住宅ローン控除とは、住宅ローンを組んだ後10年間にわたり、年末のローン残高×1%が税金から控除される税制優遇です。
上限はあるものの、年間で10万円単位のお金が戻ってくることもあるので、住宅取得者にとってはメリットが大きい制度になります。
しかし、この住宅ローン控除は以下のように、構造によって築年数の要件が決まっています。
- 非耐火住宅(木造一戸建てなど):築20年以内
- 耐火住宅(マンションなど):築25年以内
先述のとおり、旧耐震基準の家は1981年以前に建てられた住宅のことなので、住宅ローン控除には
ただし、改修工事によって現在の耐震基準を満たすことができれば、耐震基準適合証明書を取得して住宅ローン控除を受けられるようになります。
また、贈与税や不動産取得税、登録免許税といった優遇も受けられません。
住宅のために直系尊属(父、母、祖父母のこと)から贈与を受けると、条件を満たせば500万円から3,000万円の贈与が非課税になります。
しかし、住宅ローン控除と同様、旧耐震基準の住宅の場合は耐震適合証明書が取得できないと、この税制優遇は適用になりません。

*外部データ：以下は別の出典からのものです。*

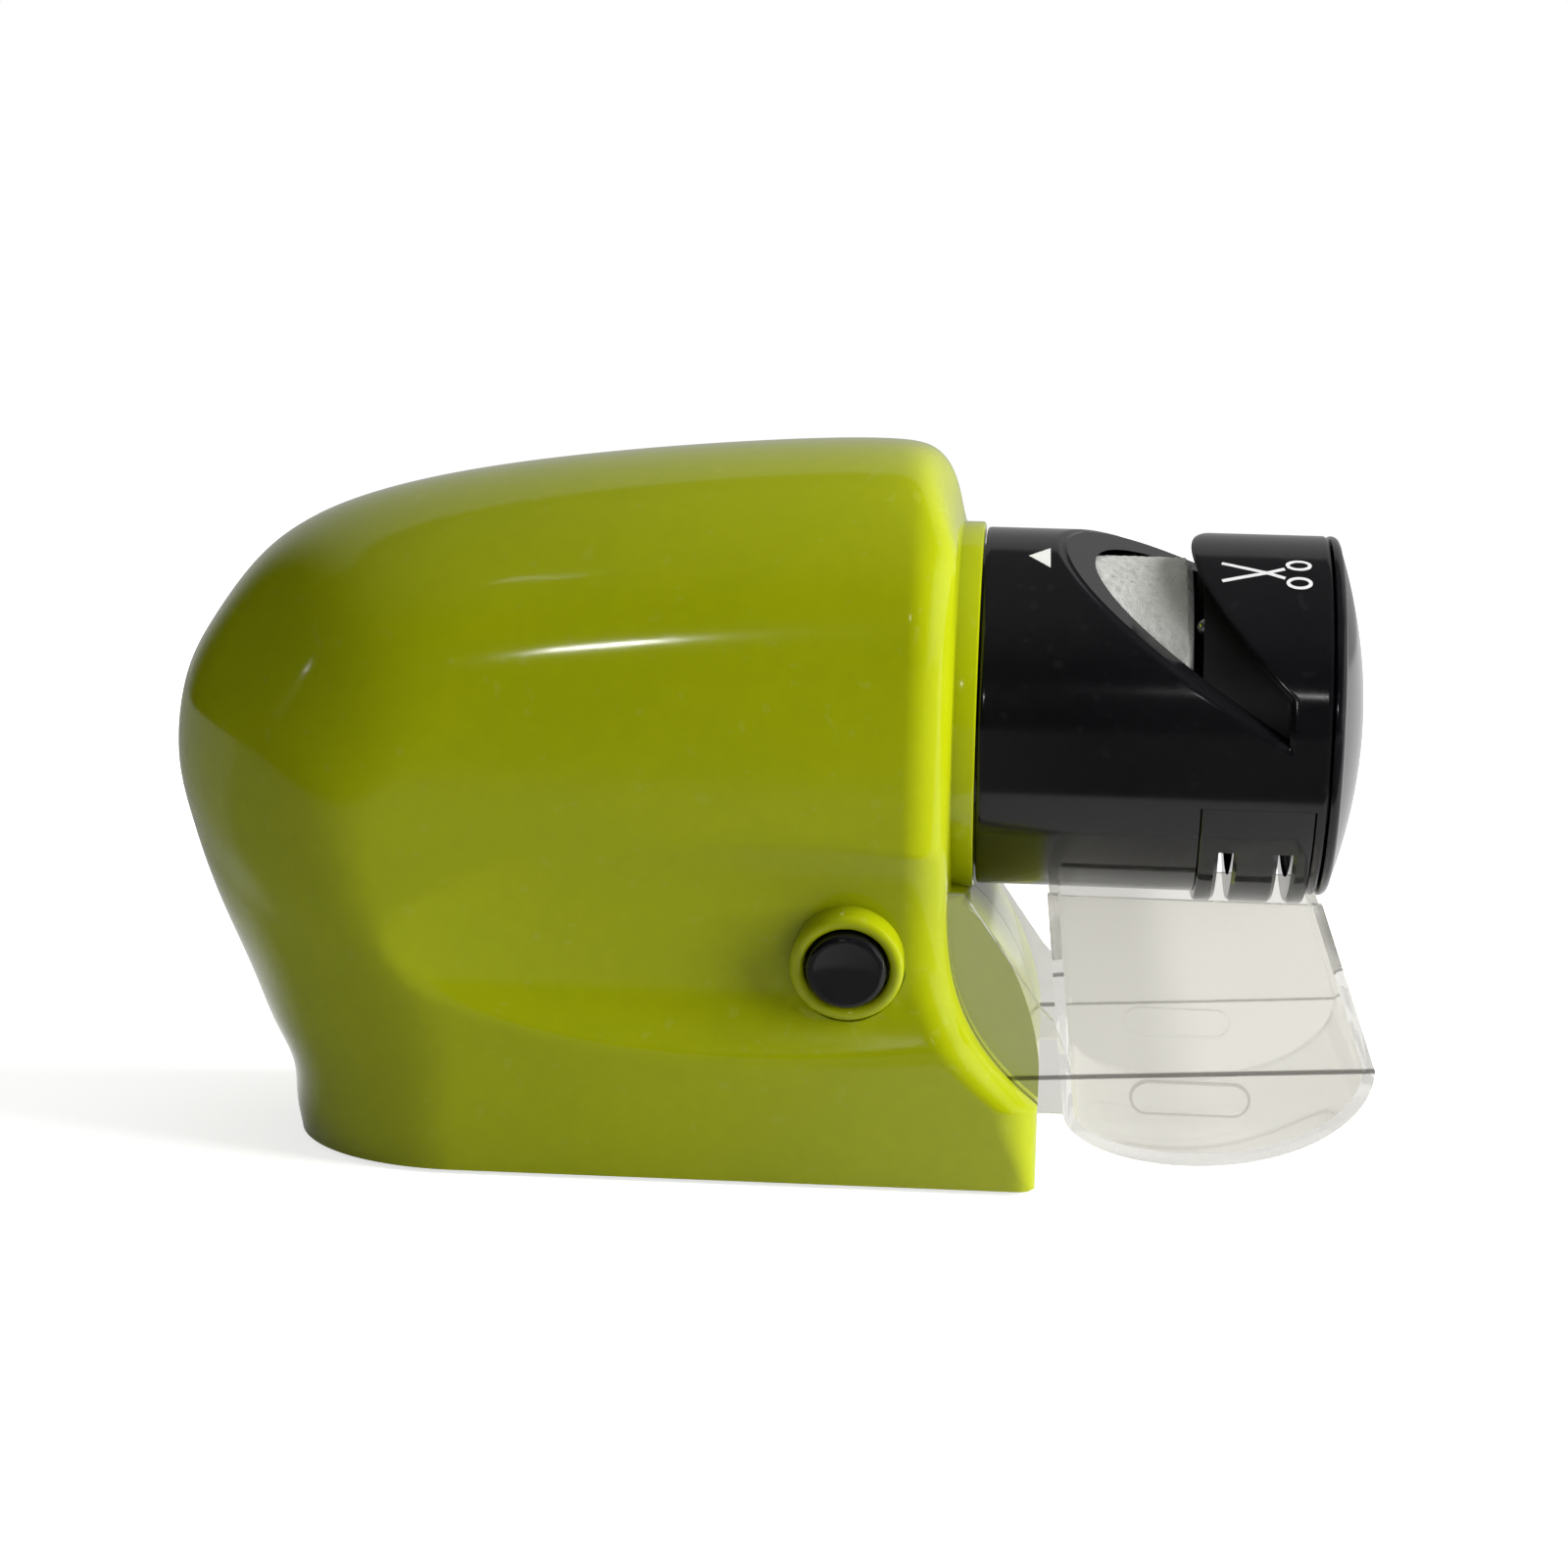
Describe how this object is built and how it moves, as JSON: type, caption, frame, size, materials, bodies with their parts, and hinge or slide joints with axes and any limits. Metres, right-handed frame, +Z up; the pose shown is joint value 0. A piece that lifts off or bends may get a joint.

また、不動産取得税・登録免許税にも優遇がありますが、同じく耐震適合証明書がないと適用になりません。
中古住宅を購入する際は耐震補強が必須
旧耐震基準の住宅には
- 震度6弱以上の地震に対するリスク
- 各種税制控除が受けられない
などといったリスクがあります。
そして、この2つのリスクは耐震補強をおこなえば解消することができます。
耐震補強の費用も考慮したうえで、中古住宅を探してみてはいかがでしょうか。